Miscellaneous wine terms:

  • Proprietary Blend – A generic term used to denote a wine made using more than one grape variety. More specifically, the blend should consist of grape varieties native to the region.
  • Bin – Originally a batch or collection of wine bottles, but more specifically a brand name that separates a particular wine from others produced by the same winery. Often appears on wine labels with a number such as 'Penfolds Bin 407 Cabernet Sauvignon'.
  • Blush – Widely used term in the US for a pale-pink-colored wine.
  • Claret – A traditional English term for red wines from Bordeaux.
  • Cuvée – Essentially a French term, but increasingly seen on New World wine labels also. Denotes a wine of a specific blend or batch. In many cases this will also indicate a house specialty.
  • Kosher – Wines produced according to Jewish dietary laws. Please see our kosher wine page for more information.
  • Lieu-dit – French term for a named vineyard. Used to emphasize a vineyard's status. E.g. Lieu-dit Les Poyeux Saumur Champigny AOC.
  • Meritage – A term mostly used in the US for a style of blended red wine made from the noble grape varieties of Bordeaux, namely Cabernet Sauvignon, Merlot, Cabernet Franc, Malbec and Petit Verdot.

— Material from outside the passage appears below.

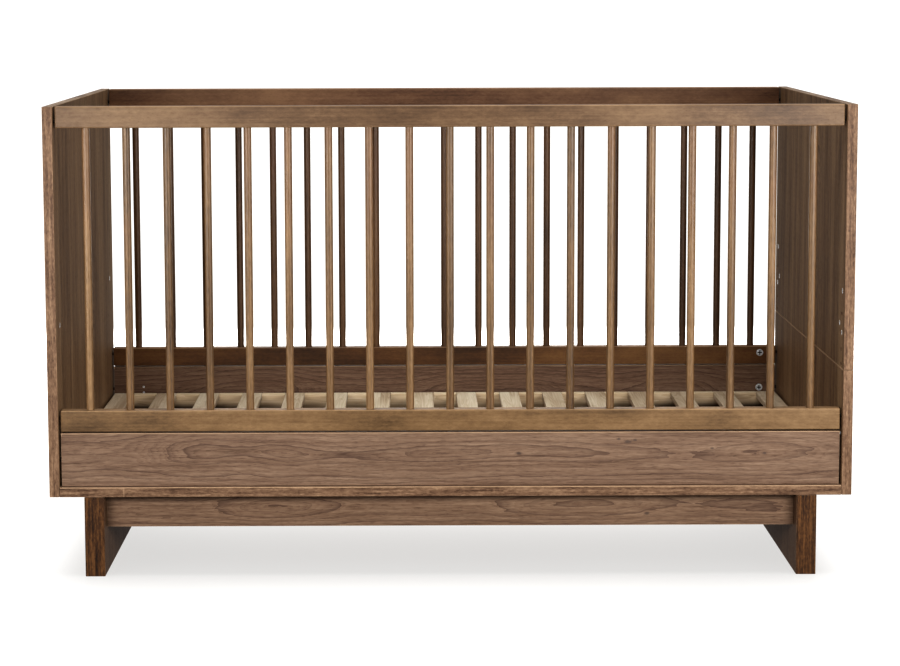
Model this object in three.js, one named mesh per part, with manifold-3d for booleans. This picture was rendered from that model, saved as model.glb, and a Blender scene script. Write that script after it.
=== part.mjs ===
// A slatted-side baby crib: two board ends, two barred sides, a bottom board on a
// two-legged stand, and a loose slatted mattress base that is set at the height wanted.
// Millimetres. X runs along the crib, -Y is the front, +Z is up, and the origin is the
// middle of the footprint on the floor.
import * as THREE from 'three';
import { mergeVertices } from 'three/addons/utils/BufferGeometryUtils.js';
import Module from 'manifold-3d';

const wasm = await Module();
wasm.setup();

// ---------------------------------------------------------------- driving dimensions
const LENGTH = 1456;
const DEPTH = 770;
const HEIGHT = 856;
const BOARD = 18;
const TOUCH_GAP = 0.3;

const LEG_HEIGHT = 147;
const LEG_THICKNESS = 36;
const LEG_INSET = 63;
const STRETCHER_HEIGHT = 62;
const STRETCHER_RECESS = 33;

const SIDE_RECESS = 10;
const SIDE_END_GAP = 3;
const LOWER_PANEL_HEIGHT = 98;
const SHADOW_GAP = 2.5;
const RAIL_THICKNESS = 24;
const RAIL_HEIGHT = 39;

const SPINDLE_COUNT = 19;
const SPINDLE_PITCH = 72.6;
const SPINDLE_DIAMETER = 14;
const SPINDLE_SEAT_DEPTH = 25;
const SPINDLE_SIDES = 12;

const END_SPLIT_Z = 376;
const END_SPLIT_GAP = 0.6;
const LINK_PIN_DIAMETER = 8;
const LINK_PIN_LENGTH = 60;
const LINK_PIN_Y = 300;
const LINK_PIN_SIDES = 12;

const BASE_LENGTH = 1410;
const BASE_WIDTH = 696;
const BASE_HEIGHT = 42;
const BASE_RAIL_THICKNESS = 20;
const BASE_END_RAIL_HEIGHT = 30;
const SLAT_COUNT = 16;
const SLAT_WIDTH = 42;
const SLAT_THICKNESS = 12;

const CAM_DIAMETER = 15;
const CAM_LENGTH = 12;
const CAM_FROM_END = 34;
const CAM_RAIL_Z = 290;
const CAM_PANEL_Z = 214;
const CAM_SIDES = 16;
const CAM_CROSS = { length: 9, width: 1.8, depth: 2.5 };

// ---------------------------------------------------------------- worked-out places
const INNER_LENGTH = LENGTH - 2 * BOARD;
const BOTTOM_BOARD_TOP = LEG_HEIGHT + BOARD;
const LOWER_PANEL_TOP = BOTTOM_BOARD_TOP + LOWER_PANEL_HEIGHT;
const BOTTOM_RAIL_Z = LOWER_PANEL_TOP + SHADOW_GAP;
const BOTTOM_RAIL_TOP = BOTTOM_RAIL_Z + RAIL_HEIGHT;
const TOP_RAIL_Z = HEIGHT - RAIL_HEIGHT;
const SIDE_LENGTH = INNER_LENGTH - 2 * SIDE_END_GAP;
const SIDE_FACE_Y = DEPTH / 2 - SIDE_RECESS;
const RAIL_Y = SIDE_FACE_Y - RAIL_THICKNESS / 2;
const PANEL_Y = SIDE_FACE_Y - BOARD / 2;
const END_X = LENGTH / 2 - BOARD / 2;
const LEG_X = LENGTH / 2 - LEG_INSET - LEG_THICKNESS / 2;

// ---------------------------------------------------------------- finishes
const WALNUT_BOARD = { color: 0x82644e, roughness: 0.6, metalness: 0 };
const WALNUT_LEG = { color: 0x6a4a30, roughness: 0.6, metalness: 0 };
const TOP_RAIL_STAIN = { color: 0x8e745a, roughness: 0.5, metalness: 0 };
const BOTTOM_RAIL_STAIN = { color: 0x8a6e48, roughness: 0.5, metalness: 0 };
const SPINDLE_STAIN = { color: 0x86684c, roughness: 0.5, metalness: 0 };
const PALE_BIRCH = { color: 0xcdb793, roughness: 0.65, metalness: 0 };
const ZINC = { color: 0xb8babc, roughness: 0.35, metalness: 1 };
const STEEL = { color: 0x9a9c9e, roughness: 0.4, metalness: 1 };

// ---------------------------------------------------------------- shape helpers
function toSolid(geometry) {
  const bare = geometry.clone();
  bare.deleteAttribute('normal');
  bare.deleteAttribute('uv');
  const merged = mergeVertices(bare, 1e-4);
  const vertProperties = merged.attributes.position.array;
  const triVerts = new Uint32Array(merged.index.array);
  return new wasm.Manifold(new wasm.Mesh({ numProp: 3, vertProperties, triVerts }));
}

function toGeometry(solid) {
  const mesh = solid.getMesh();
  const geometry = new THREE.BufferGeometry();
  geometry.setAttribute('position', new THREE.BufferAttribute(mesh.vertProperties, 3));
  geometry.setIndex(new THREE.BufferAttribute(mesh.triVerts, 1));
  geometry.computeVertexNormals();
  return geometry;
}

function cut(body, cutters) {
  let solid = toSolid(body);
  for (const cutter of cutters) solid = solid.subtract(toSolid(cutter));
  return toGeometry(solid);
}

function join(pieces) {
  let solid = toSolid(pieces[0]);
  for (const piece of pieces.slice(1)) solid = solid.add(toSolid(piece));
  return toGeometry(solid);
}

function box(width, depth, height, x = 0, y = 0, z = 0) {
  return new THREE.BoxGeometry(width, depth, height).translate(x, y, z);
}

function uprightRod(diameter, length, sides, x = 0, y = 0, z = 0) {
  const rod = new THREE.CylinderGeometry(diameter / 2, diameter / 2, length, sides);
  return rod.rotateX(Math.PI / 2).translate(x, y, z);
}

const crib = new THREE.Group();

function place(name, geometry, finish, x, y, z) {
  const mesh = new THREE.Mesh(geometry, new THREE.MeshStandardMaterial(finish));
  mesh.name = name;
  mesh.position.set(x, y, z);
  crib.add(mesh);
}

// ---------------------------------------------------------------- the stand
function addStand() {
  const legHeight = LEG_HEIGHT - TOUCH_GAP;
  for (const [name, side] of [['left_leg', -1], ['right_leg', 1]]) {
    place(name, box(LEG_THICKNESS, DEPTH, legHeight), WALNUT_LEG, side * LEG_X, 0, legHeight / 2);
  }
  const length = 2 * (LEG_X - LEG_THICKNESS / 2 - TOUCH_GAP);
  const y = DEPTH / 2 - STRETCHER_RECESS - BOARD / 2;
  const z = legHeight - STRETCHER_HEIGHT / 2;
  for (const [name, side] of [['front_stretcher', -1], ['rear_stretcher', 1]]) {
    place(name, box(length, BOARD, STRETCHER_HEIGHT), WALNUT_BOARD, 0, side * y, z);
  }
}

// ---------------------------------------------------------------- bottom and end boards
function addBottomBoard() {
  const length = INNER_LENGTH - 2 * TOUCH_GAP;
  place('bottom_board', box(length, DEPTH, BOARD), WALNUT_BOARD, 0, 0, LEG_HEIGHT + BOARD / 2);
}

function addLeftEnd() {
  const height = HEIGHT - LEG_HEIGHT;
  const z = LEG_HEIGHT + height / 2;
  place('left_end_panel', box(BOARD, DEPTH, height), WALNUT_BOARD, -END_X, 0, z);
}

// The right end is two boards, one above the other, held in line by two upright pins.
function addRightEnd() {
  const spans = [
    ['right_end_panel_lower', LEG_HEIGHT, END_SPLIT_Z - END_SPLIT_GAP / 2],
    ['right_end_panel_upper', END_SPLIT_Z + END_SPLIT_GAP / 2, HEIGHT],
  ];
  for (const [name, low, high] of spans) {
    const middle = (low + high) / 2;
    const holes = [-1, 1].map((side) => uprightRod(
      LINK_PIN_DIAMETER + 2 * TOUCH_GAP,
      LINK_PIN_LENGTH + 2 * TOUCH_GAP,
      LINK_PIN_SIDES,
      0,
      side * LINK_PIN_Y,
      END_SPLIT_Z - middle,
    ));
    place(name, cut(box(BOARD, DEPTH, high - low), holes), WALNUT_BOARD, END_X, 0, middle);
  }
  for (const [name, side] of [['end_link_pin_front', -1], ['end_link_pin_rear', 1]]) {
    const pin = uprightRod(LINK_PIN_DIAMETER, LINK_PIN_LENGTH, LINK_PIN_SIDES);
    place(name, pin, STEEL, END_X, side * LINK_PIN_Y, END_SPLIT_Z);
  }
}

// ---------------------------------------------------------------- barred sides
function spindleX(index) {
  return (index - (SPINDLE_COUNT - 1) / 2) * SPINDLE_PITCH;
}

// seatSide is +1 where the spindles stand in the rail's top and -1 where they enter its underside.
function spindleSeats(seatSide) {
  const seats = [];
  for (let index = 0; index < SPINDLE_COUNT; index += 1) {
    seats.push(uprightRod(
      SPINDLE_DIAMETER + 2 * TOUCH_GAP,
      2 * SPINDLE_SEAT_DEPTH,
      SPINDLE_SIDES,
      spindleX(index),
      0,
      (seatSide * RAIL_HEIGHT) / 2,
    ));
  }
  return seats;
}

// Blind bores for the two cam locks, sunk into the inner face of a rear rail or panel.
function camBores(faceY, z) {
  const depth = CAM_LENGTH + 2 * TOUCH_GAP;
  const radius = CAM_DIAMETER / 2 + TOUCH_GAP;
  return [-1, 1].map((side) => {
    const bore = new THREE.CylinderGeometry(radius, radius, 2 * depth, CAM_SIDES);
    return bore.translate(side * (SIDE_LENGTH / 2 - CAM_FROM_END), faceY, z);
  });
}

function addSide(name, side, hasCams) {
  const rail = () => box(SIDE_LENGTH, RAIL_THICKNESS, RAIL_HEIGHT);
  const topZ = TOP_RAIL_Z + RAIL_HEIGHT / 2;
  place(`${name}_top_rail`, cut(rail(), spindleSeats(-1)), TOP_RAIL_STAIN, 0, side * RAIL_Y, topZ);

  const railZ = BOTTOM_RAIL_Z + RAIL_HEIGHT / 2;
  const railCams = hasCams ? camBores((-side * RAIL_THICKNESS) / 2, CAM_RAIL_Z - railZ) : [];
  const bottomRail = cut(rail(), [...spindleSeats(1), ...railCams]);
  place(`${name}_bottom_rail`, bottomRail, BOTTOM_RAIL_STAIN, 0, side * RAIL_Y, railZ);

  const panelHeight = LOWER_PANEL_HEIGHT - TOUCH_GAP;
  const panelZ = LOWER_PANEL_TOP - panelHeight / 2;
  const panelCams = hasCams ? camBores((-side * BOARD) / 2, CAM_PANEL_Z - panelZ) : [];
  const panel = cut(box(SIDE_LENGTH, BOARD, panelHeight), panelCams);
  place(`${name}_lower_panel`, panel, WALNUT_BOARD, 0, side * PANEL_Y, panelZ);
}

function addSpindles(name, side) {
  const low = BOTTOM_RAIL_TOP - SPINDLE_SEAT_DEPTH + TOUCH_GAP;
  const high = TOP_RAIL_Z + SPINDLE_SEAT_DEPTH - TOUCH_GAP;
  for (let index = 0; index < SPINDLE_COUNT; index += 1) {
    const number = String(index + 1).padStart(2, '0');
    const spindle = uprightRod(SPINDLE_DIAMETER, high - low, SPINDLE_SIDES);
    const x = spindleX(index);
    place(`${name}_spindle_${number}`, spindle, SPINDLE_STAIN, x, side * RAIL_Y, (low + high) / 2);
  }
}

// ---------------------------------------------------------------- cam locks
function camLock() {
  const radius = CAM_DIAMETER / 2;
  const body = new THREE.CylinderGeometry(radius, radius, CAM_LENGTH, CAM_SIDES);
  const { length, width, depth } = CAM_CROSS;
  const faceY = -CAM_LENGTH / 2;
  const slots = [box(length, 2 * depth, width, 0, faceY, 0), box(width, 2 * depth, length, 0, faceY, 0)];
  return cut(body, slots);
}

function addRearCams() {
  const rows = [
    ['rear_rail_cam', SIDE_FACE_Y - RAIL_THICKNESS, CAM_RAIL_Z],
    ['rear_panel_cam', SIDE_FACE_Y - BOARD, CAM_PANEL_Z],
  ];
  for (const [row, faceY, z] of rows) {
    for (const [end, side] of [['left', -1], ['right', 1]]) {
      const x = side * (SIDE_LENGTH / 2 - CAM_FROM_END);
      place(`${row}_${end}`, camLock(), ZINC, x, faceY + TOUCH_GAP + CAM_LENGTH / 2, z);
    }
  }
}

// ---------------------------------------------------------------- mattress base
function addSlattedBase() {
  const pieces = [];
  const railY = (BASE_WIDTH - BASE_RAIL_THICKNESS) / 2;
  for (const side of [-1, 1]) {
    pieces.push(box(BASE_LENGTH, BASE_RAIL_THICKNESS, BASE_HEIGHT, 0, side * railY, 0));
  }
  const endX = (BASE_LENGTH - BASE_RAIL_THICKNESS) / 2;
  const endZ = (BASE_END_RAIL_HEIGHT - BASE_HEIGHT) / 2;
  for (const side of [-1, 1]) {
    pieces.push(box(BASE_RAIL_THICKNESS, BASE_WIDTH, BASE_END_RAIL_HEIGHT, side * endX, 0, endZ));
  }
  const pitch = (BASE_LENGTH - SLAT_WIDTH) / (SLAT_COUNT - 1);
  const slatZ = (BASE_HEIGHT - SLAT_THICKNESS) / 2;
  for (let index = 0; index < SLAT_COUNT; index += 1) {
    const x = (index - (SLAT_COUNT - 1) / 2) * pitch;
    pieces.push(box(SLAT_WIDTH, BASE_WIDTH, SLAT_THICKNESS, x, 0, slatZ));
  }
  const z = BOTTOM_BOARD_TOP + TOUCH_GAP + BASE_HEIGHT / 2;
  place('slatted_base', join(pieces), PALE_BIRCH, 0, 0, z);
}

addStand();
addBottomBoard();
addLeftEnd();
addRightEnd();
addSide('front', -1, false);
addSide('rear', 1, true);
addSpindles('front', -1);
addSpindles('rear', 1);
addRearCams();
addSlattedBase();

export default crib;
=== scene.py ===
"""The looks of a baby crib: veneered boards, stained beech rails and spindles, a pale slatted
base and its fittings.

Metres. X runs along the crib, -Y is the front, +Z is up, and the origin is the middle of the
footprint.
"""

import math
from collections import namedtuple

import bmesh
import bpy
from mathutils import Matrix, Vector


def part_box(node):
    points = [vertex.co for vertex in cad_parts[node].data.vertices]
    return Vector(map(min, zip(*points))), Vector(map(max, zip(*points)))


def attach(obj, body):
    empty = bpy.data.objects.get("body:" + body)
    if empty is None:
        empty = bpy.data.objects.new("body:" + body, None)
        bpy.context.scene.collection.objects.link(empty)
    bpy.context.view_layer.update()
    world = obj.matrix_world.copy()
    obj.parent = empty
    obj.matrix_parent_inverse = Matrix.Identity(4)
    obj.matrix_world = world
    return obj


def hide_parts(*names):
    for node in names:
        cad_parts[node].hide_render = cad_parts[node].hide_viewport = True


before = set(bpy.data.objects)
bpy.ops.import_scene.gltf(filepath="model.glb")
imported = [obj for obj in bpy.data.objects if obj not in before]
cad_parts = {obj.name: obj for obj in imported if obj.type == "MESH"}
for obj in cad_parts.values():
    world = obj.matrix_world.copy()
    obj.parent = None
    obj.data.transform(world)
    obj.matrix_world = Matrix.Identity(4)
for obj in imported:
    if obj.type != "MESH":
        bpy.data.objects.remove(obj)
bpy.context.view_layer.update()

MM = 0.001
FRAME_BODY = "crib_frame"
BASE_BODY = "mattress_base"
X, Y, Z = Vector((1, 0, 0)), Vector((0, 1, 0)), Vector((0, 0, 1))
LEFT_RIGHT = (-1, 1)
FRONT_REAR = (-1, 1)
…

  • Organic – In very general terms, a wine made without using any chemicals, but the use of the word 'Organic' on wine labels is strictly regulated by the wine laws of a particular country. For more details, take a look at our organic and biodynamic wine page.
  • Reserve – Often an aged wine. In more general terms, it can also suggest a higher quality.
  • Unfiltered – A wine which has not been filtered, to preserve its primary fruit characters.
  • Veilles Vignes – French for 'old vines'.